Water: Are you getting enough?
The body can cope without food for many days. But after just two or three days without water, serious – and, in extreme circumstances, fatal – health problems can develop due to dehydration.
The human body is about two-thirds water. Water lubricates the joints and eyes, aids digestion, flushes out waste and toxins and keeps skin healthy.
Dehydration occurs when the normal water content of your body is reduced. This changes the essential balance of chemical substances in your body, especially sodium (salt) and potassium. In order to function properly, many of the body's cells depend on these substances being maintained at the correct levels.
The amount of water in the body only has to decrease by a few per cent for dehydration to occur. Babies, infants and older people are at particular risk from dehydration. If they have the symptoms of dehydration, it is vital that they are treated immediately.

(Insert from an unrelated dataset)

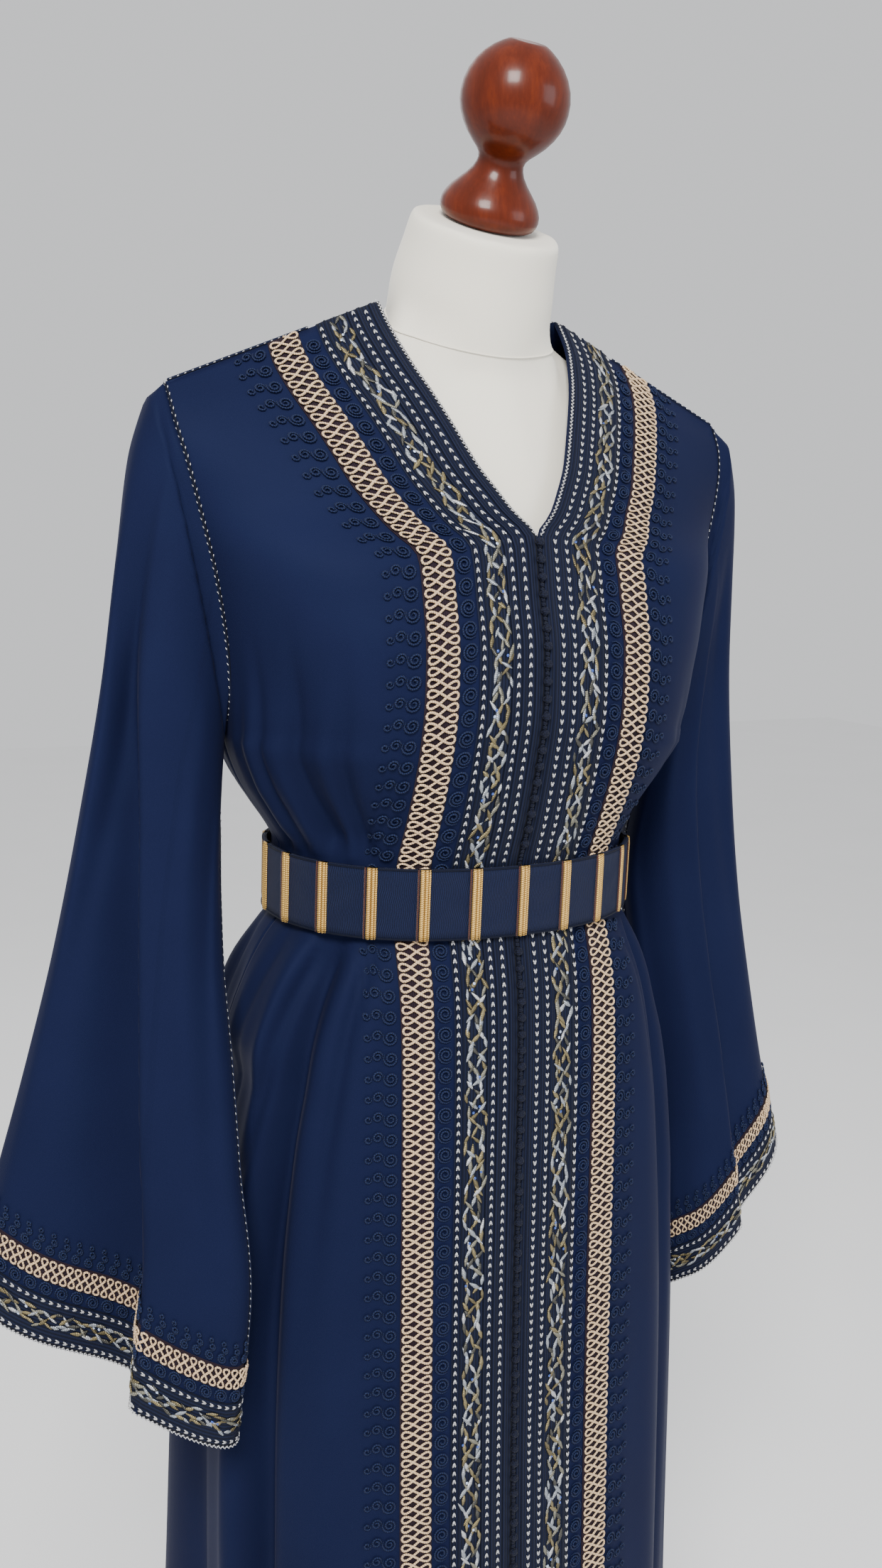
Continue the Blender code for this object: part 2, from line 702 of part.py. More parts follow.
def sleeves(armholes):
    cuff_lines = [0.0, CUFF_BAND[0], CUFF_BAND[1], CUFF_BRAID[0], CUFF_BRAID[1], CUFF_END]
    for name, side in (("right", -1), ("left", 1)):
        lines = sleeve_lines(side, armholes[side])
        grid = [[on_line(marks, d) for marks in lines] for d in cuff_lines]
        for k in range(1, SLEEVE_ROWS + 1):
            share = k / SLEEVE_ROWS
            share = 1.0 - (1.0 - share) ** 1.25
            grid.append([on_line(marks, mix(CUFF_END, marks[-1][0], share)) for marks in lines])
        ways = normals(grid, True)
        for line in ways:
            for n in line:
                n *= side
        for column, way in enumerate(ways[-1]):
            ways[-1][column] = in_plane(way, x=0)
        wall(f"sleeve_{name}", grid, moved(grid, ways, -CLOTH), "navy_cloth", closed=True)
        for piece, rows, thick, look in (
            ("cuff_band", (1, 2), TRIM_THICK, "navy_braid"),
            ("cuff_braid", (3, 4), BRAID_THICK, "cream_braid"),
        ):
            lines = [grid[r] for r in rows]
            out = [ways[r] for r in rows]
            high, low = on_grid(lines, out, range(SLEEVE_COLUMNS), SEAM_GAP, thick)
            wall(f"{piece}_{name}", high, low, look, closed=True)


def belt_outline(grow, count):
    """Points round the waist, a distance grow outside the cloth, evenly spaced by length."""
    middle_z = (BELT_LOW + BELT_TOP) / 2
    half_width = read(SIDES, middle_z, 1) + grow
    front, back = read(DEPTHS, middle_z, 1) + grow, read(DEPTHS, middle_z, 2) + grow
    bend = 2.2
    fine = 1440
    round_it = []
    for k in range(fine + 1):
        turn = 2 * math.pi * k / fine
        across, along = math.sin(turn), math.cos(turn)
        x = half_width * math.copysign(abs(across) ** (2 / bend), across)
        y = -(front if along > 0 else back) * math.copysign(abs(along) ** (2 / bend), along)
        round_it.append(Vector((x, y, 0.0)))
    marks = [(0.0, round_it[0])]
    for a, b in zip(round_it, round_it[1:]):
        marks.append((marks[-1][0] + (b - a).length, b))
    return marks, [on_line(marks, marks[-1][0] * k / count) for k in range(count)]


def belt():
    _, outside = belt_outline(BELT_STANDOFF + BELT_THICK, BELT_SIDES)
    _, inside = belt_outline(BELT_STANDOFF, BELT_SIDES)
    outer = [[Vector((p.x, p.y, z)) for p in outside] for z in (BELT_LOW, BELT_TOP)]
    inner = [[Vector((p.x, p.y, z)) for p in inside] for z in (BELT_LOW, BELT_TOP)]
    wall("belt", outer, inner, "navy_braid", closed=True)
    belt_bars()


def belt_bars():
    """Upright gold cord bars sewn on the belt, evenly spaced all round."""
    marks, _ = belt_outline(BELT_STANDOFF + BELT_THICK + SEAM_GAP, BELT_SIDES)
    around = marks[-1][0]
    section = ((-0.5, 0.0), (-0.36, 0.85), (0.0, 1.0), (0.36, 0.85), (0.5, 0.0))
    for bar in range(BAR_COUNT):
        arc = (FIRST_BAR_ARC + bar * around / BAR_COUNT) % around
        foot = on_line(marks, arc)
        after, before = (on_line(marks, (arc + step) % around) for step in (0.2, -0.2))
        along = (after - before).normalized()
        out = Vector((along.y, -along.x, 0.0))
        if out.dot(foot) < 0.0:
            out.negate()
        outline = [foot + along * (BAR_WIDTH * a) + out * (BAR_RISE * b) for a, b in section]
        count = len(outline)
        points = [Vector((p.x, p.y, z)) for z in (BELT_LOW, BELT_TOP) for p in outline]
        faces = [tuple(range(count)), tuple(range(2 * count - 1, count - 1, -1))]
        faces += [(k, (k + 1) % count, count + (k + 1) % count, count + k) for k in range(count)]
        make_object(f"belt_bar_{bar + 1:02d}", points, faces, "belt_gold")


def front_edge_at(z):
    """Depth of the front edge between two rows, and how much it leans there."""
    below = max(row for row in range(V_ROW + 1) if ROWS[row][0] <= z or row == 0)
    low, high = ROWS[below][0], ROWS[below + 1][0]
    near, far = read(DEPTHS, low, 1), read(DEPTHS, high, 1)
    return mix(near, far, (z - low) / (high - low)), (far - near) / (high - low)


def buttons():
    """Thread knots down the centre front, on the edges of both trimmings."""
    for k in range(BUTTON_COUNT):
        z = mix(BUTTON_TOP_Z, BUTTON_LOW_Z, k / (BUTTON_COUNT - 1))
        depth, lean = front_edge_at(z)
        y = -depth - (2 * SEAM_GAP + TRIM_THICK) * math.hypot(1.0, lean)
        y -= math.hypot(BUTTON_DEEP * math.cos(math.pi / 6), BUTTON_WIDE * lean)
        bm = bmesh.new()
        bmesh.ops.create_uvsphere(bm, u_segments=6, v_segments=4, radius=1.0)
        for v in bm.verts:
            wide, high = v.co.x * BUTTON_WIDE, v.co.z * BUTTON_WIDE
            v.co = Vector((wide, v.co.y * BUTTON_DEEP + y, high + z)) * CM
        mesh = bpy.data.meshes.new(f"button_{k + 1:02d}")
        bm.to_mesh(mesh)
        bm.free()
        mesh.shade_smooth()
        mesh.materials.append(material("knot_thread"))
        made = bpy.data.objects.new(f"button_{k + 1:02d}", mesh)
        bpy.context.collection.objects.link(made)


# Dress form: rows from the hips to the shoulders, columns from the middle out
FORM_ROWS = (84.0, 88.0, 93.0, 98.0, 104.0, 109.0, 114.0, 119.0, 124.0, 129.0, 133.5, 138.0, 141.0)
FORM_NECK_COLUMNS, FORM_COLUMNS = 5, 9
FORM_SIDE_INSET = 1.3
FORM_NECK_LOW_Z = 142.3


def cloth_depth(x, z, back):
    """How far the cloth lies in front of or behind the middle plane, at x and z."""
    side_z = min(z, SHOULDER_TIP_Z)
    half_width = read(SIDES, side_z, 1)
    edge = abs(read(SIDES, side_z, 3 if back else 2))
    lifted = z if back else z + SHOULDER_SLOPE * x * smooth(126.0, 132.0, z)
    middle = read(DEPTHS, lifted, 2 if back else 1)
    depth = mix(middle, edge, fall(min(x / half_width, 1.0), z))
    if back and z > BACK_CLIMB_Z:
        climb = min((z - BACK_CLIMB_Z) / (ridge_z_at(x) + CLOTH - BACK_CLIMB_Z), 1.0)
        top = SHOULDER_Y
        if x < NECK_POINT_X:
            top = mix(SHOULDER_Y, BACK_NECK_Y, math.sqrt(1.0 - (x / NECK_POINT_X) ** 2))
        depth = mix(depth, top, climb**BACK_CLIMB_BEND)
    return depth


def form_point(row, column, back):
    """Point of the torso's front or back half, column 0 at the middle."""
    even = math.sin(math.pi / 2 * column / FORM_COLUMNS)
    if column <= FORM_NECK_COLUMNS:
        top_x = NECK_BASE_X * math.sin(math.pi / 2 * column / FORM_NECK_COLUMNS)
    else:
        part = (column - FORM_NECK_COLUMNS) / (FORM_COLUMNS - FORM_NECK_COLUMNS)
        top_x = mix(NECK_BASE_X, FORM_RIDGE_END_X, part)
    neck_z = ridge_z_at(NECK_BASE_X)
    if row == len(FORM_ROWS):
        if column >= FORM_NECK_COLUMNS:
            return Vector((top_x, SHOULDER_Y, ridge_z_at(top_x)))
        bow = math.sqrt(1.0 - (top_x / NECK_BASE_X) ** 2)
        if back:
            return Vector((top_x, SHOULDER_Y + 6.6 * bow, neck_z))
        z = mix(FORM_NECK_LOW_Z, neck_z, (top_x / NECK_BASE_X) ** 2)
        return Vector((top_x, SHOULDER_Y - 5.0 * bow, z))
    row_z = FORM_ROWS[row]
    climbed = smooth(114.0, 141.0, row_z)
    half_width = min(read(SIDES, row_z, 1), 17.9) - FORM_SIDE_INSET
    x = mix(even * half_width, top_x, climbed)
    z = row_z - climbed * SHOULDER_SLOPE * max(x - NECK_BASE_X, 0.0)
    below = max(ridge_z_at(x) - z, 0.0)
    inset = mix(0.9, FORM_INSET + (1.0 if back else 0.5), smooth(1.0, 4.0, below))
    edge_share = min(x / mix(half_width, FORM_RIDGE_END_X, climbed), 1.0)
    depth = cloth_depth(x, z, back) - inset
    side = mix(0.0, 1.4, smooth(118.0, 126.0, row_z))
    depth = mix(depth, side, 1.0 - (1.0 - edge_share**5) ** (1 / 2.2))
    depth = max(depth, side)
    return Vector((x, depth if back else -depth, z))


def ridge_z_at(x):
    """Top of the form's shoulder, which carries the cloth along its middle stretch."""
    clear = 0.7 * smooth(12.6, 9.6, x) + 0.3 * smooth(16.3, FORM_RIDGE_END_X, x)
    return NECK_POINT_Z - SHOULDER_SLOPE * (x - NECK_POINT_X) - CLOTH - RIDGE_GAP - clear


def form_body():
    """Torso and neck in one closed skin, leaning forward at the neck."""
    bm = bmesh.new()

    def ring(row):
        front = [form_point(row, c, False) for c in range(FORM_COLUMNS + 1)]
        back = [form_point(row, c, True) for c in range(FORM_COLUMNS + 1)]
        line = front + back[::-1][0 if front[-1] != back[-1] else 1:]
        left = [Vector((-p.x, p.y, p.z)) for p in line[::-1]][1:-1]
        return line + left

    rings = [ring(row) for row in range(len(FORM_ROWS))]
    count = len(rings[0])
    verts = [[bm.verts.new(p * CM) for p in line] for line in rings]
    bm.faces.new(verts[0][::-1])
    for low, high in zip(verts, verts[1:]):
        for k in range(count):
            m = (k + 1) % count
            bm.faces.new((low[k], low[m], high[m], high[k]))
    top = ring(len(FORM_ROWS))
    top_verts = [bm.verts.new(p * CM) for p in top]
    for k in range(count):
        m = (k + 1) % count
        bm.faces.new((verts[-1][k], verts[-1][m], top_verts[m], top_verts[k]))
    neck = [v for v, p in zip(top_verts, top) if abs(p.x) < NECK_BASE_X + 0.01]
    axis = Vector((0.0, -math.sin(NECK_LEAN), math.cos(NECK_LEAN)))
    across = Vector((1.0, 0.0, 0.0))
    back = axis.cross(across)
    centre = Vector(NECK_TOP)
    turns = [(math.atan2(v.co.x, NECK_FOOT_Y * CM - v.co.y), v) for v in neck]
    turns.sort(key=lambda pair: pair[0])
    last = [v for _, v in turns]
    for drop, radius in NECK_RINGS:
        line = []
        for turn, _ in turns:
            away = across * math.sin(turn) - back * math.cos(turn)
            line.append(bm.verts.new((centre - axis * drop + away * radius) * CM))
        for k in range(len(line)):
            m = (k + 1) % len(line)
            bm.faces.new((last[k], last[m], line[m], line[k]))
        last = line
    bm.faces.new(last)
    bmesh.ops.remove_doubles(bm, verts=bm.verts, dist=1e-6)
    bmesh.ops.dissolve_degenerate(bm, dist=1e-6, edges=bm.edges)
    bmesh.ops.triangulate(bm, faces=bm.faces)
    bmesh.ops.recalc_face_normals(bm, faces=bm.faces)
    mesh = bpy.data.meshes.new("form_body")
    bm.to_mesh(mesh)
    bm.free()
    mesh.shade_smooth()
    mesh.set_sharp_from_angle(angle=math.radians(50.0))
    mesh.materials.append(material("form_cover"))
    made = bpy.data.objects.new("form_body", mesh)
    bpy.context.collection.objects.link(made)


def turned(name, profile, sides, look, place=(0.0, 0.0, 0.0), lean=0.0):
    """A closed round solid from (height, radius) pairs, leaning forward about X."""
    axis = Vector((0.0, -math.sin(lean), math.cos(lean)))
    across = Vector((1.0, 0.0, 0.0))
    back = axis.cross(across)
    points, faces = [], []
    for height, radius in profile:
        for k in range(sides):
            turn = 2 * math.pi * k / sides
            away = across * math.cos(turn) + back * math.sin(turn)
            points.append(Vector(place) + axis * height + away * radius)
    for i in range(len(profile) - 1):
        for k in range(sides):
            m = (k + 1) % sides
            faces.append((i * sides + k, i * sides + m, (i + 1) * sides + m, (i + 1) * sides + k))
    top = (len(profile) - 1) * sides
    faces.append(tuple(range(sides))[::-1])
    faces.append(tuple(range(top, top + sides)))
    return make_object(name, points, faces, look)


def stand():
    lift = Vector((0.0, -math.sin(NECK_LEAN), math.cos(NECK_LEAN))) * SEAM_GAP
    turned("neck_knob", KNOB, KNOB_SIDES, "turned_wood", Vector(NECK_TOP) + lift, NECK_LEAN)
    turned("stand_base", BASE, BASE_SIDES, "stand_metal")
    pole = ((BASE[-1][0] + SEAM_GAP, POLE_RADIUS), (FORM_LOW_Z - SEAM_GAP, POLE_RADIUS))
    turned("stand_pole", pole, POLE_SIDES, "stand_metal")


def main():
    clear_scene()
    sleeves(body_panels())
    belt()
    buttons()
    form_body()
    stand()


main()
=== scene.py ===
# Kaftan on a dress form: cloth, trimmings, belt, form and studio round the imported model.
# Lengths are in centimetres, measured on the body: z up, x to the wearer's left, front at -y.

import json
import math

import bpy
import numpy as np
from mathutils import Matrix, Vector

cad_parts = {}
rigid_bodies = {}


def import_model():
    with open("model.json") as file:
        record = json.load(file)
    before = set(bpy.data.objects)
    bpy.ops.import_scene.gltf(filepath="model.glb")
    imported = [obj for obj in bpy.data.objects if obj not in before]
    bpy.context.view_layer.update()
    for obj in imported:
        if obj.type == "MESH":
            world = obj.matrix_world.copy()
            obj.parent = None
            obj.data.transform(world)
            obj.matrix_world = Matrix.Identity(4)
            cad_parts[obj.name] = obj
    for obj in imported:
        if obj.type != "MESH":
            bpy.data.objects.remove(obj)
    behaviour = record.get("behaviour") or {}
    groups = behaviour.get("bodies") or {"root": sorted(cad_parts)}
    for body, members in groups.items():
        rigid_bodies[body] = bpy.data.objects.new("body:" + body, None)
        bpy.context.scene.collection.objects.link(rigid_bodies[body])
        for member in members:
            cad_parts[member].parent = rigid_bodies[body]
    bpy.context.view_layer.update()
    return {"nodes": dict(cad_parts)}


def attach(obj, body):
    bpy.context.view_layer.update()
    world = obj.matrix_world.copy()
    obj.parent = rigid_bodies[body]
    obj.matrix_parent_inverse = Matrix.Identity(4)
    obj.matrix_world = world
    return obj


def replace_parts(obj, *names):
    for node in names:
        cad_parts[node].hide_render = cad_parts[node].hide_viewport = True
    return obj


for thing in list(bpy.data.objects):
    bpy.data.objects.remove(thing, do_unlink=True)
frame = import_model()
bpy.ops.object.select_all(action="DESELECT")
dice = np.random.default_rng(11)
cm, weld = 0.01, 0.00002  # in metres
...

If you consistently drink too little water, you can develop chronical dehydration, which is especially dangerous for your joints, making them more prone to arthritis later in life.
A good indicator of dehydration is how often you pass urine. If you urinate less than three or four times a day, and the quantity of urine is small, it may indicate that you are dehydrated. Also, if your urine is unusually dark in colour (see urine colour chart below), you are probably dehydrated.
If you experience ongoing dehydration, you should see your GP as soon as possible.
How Do We Lose Water? Water loss Water input
Urine 50% Drinks 47%
Skin (sweating) 34% Food 39%
Breathing 14% Metabolism 14%
Adapted from BUPA
Urine Colour Analysis How to check your urine for signs of dehydration
The urine colour chart is a simple way to check whether or
not you’re drinking enough fluids to stay hydrated. The test
is usually carried out first thing in the morning.
Discarding the first part of your urine stream, collect a
small sample of urine in a clear container. Hold the sample
in front of a white background, in good light, and compare
the colour to the chart (adjacent). The lower the number,
the better the result.
If your urine matches the colours 1, 2 or 3 you are
considered well-hydrated (Armstrong, 2000).
If your urine matches any of the colours 4 to 8 you are
dehydrated and need to drink more fluid.
Note: Certain medicines and vitamins can affect the colour
of urine, making it bright or discoloured. If any of these have
been taken, this test is unreliable. The colours in this chart
should only be used as a rough guide. If more accurate
comparison is required, please go to an original source.
Reference: Armstrong, L.E. (2000). Performing in Extreme
Environments, Human Kinetics, Champaign, IL.
You can avoid becoming dehydrated by drinking plenty of
water – around eight glasses every day. Increase your fluid
intake if you are active, if the weather is particularly hot, or
if you are ill with sickness and/or diarrhoea.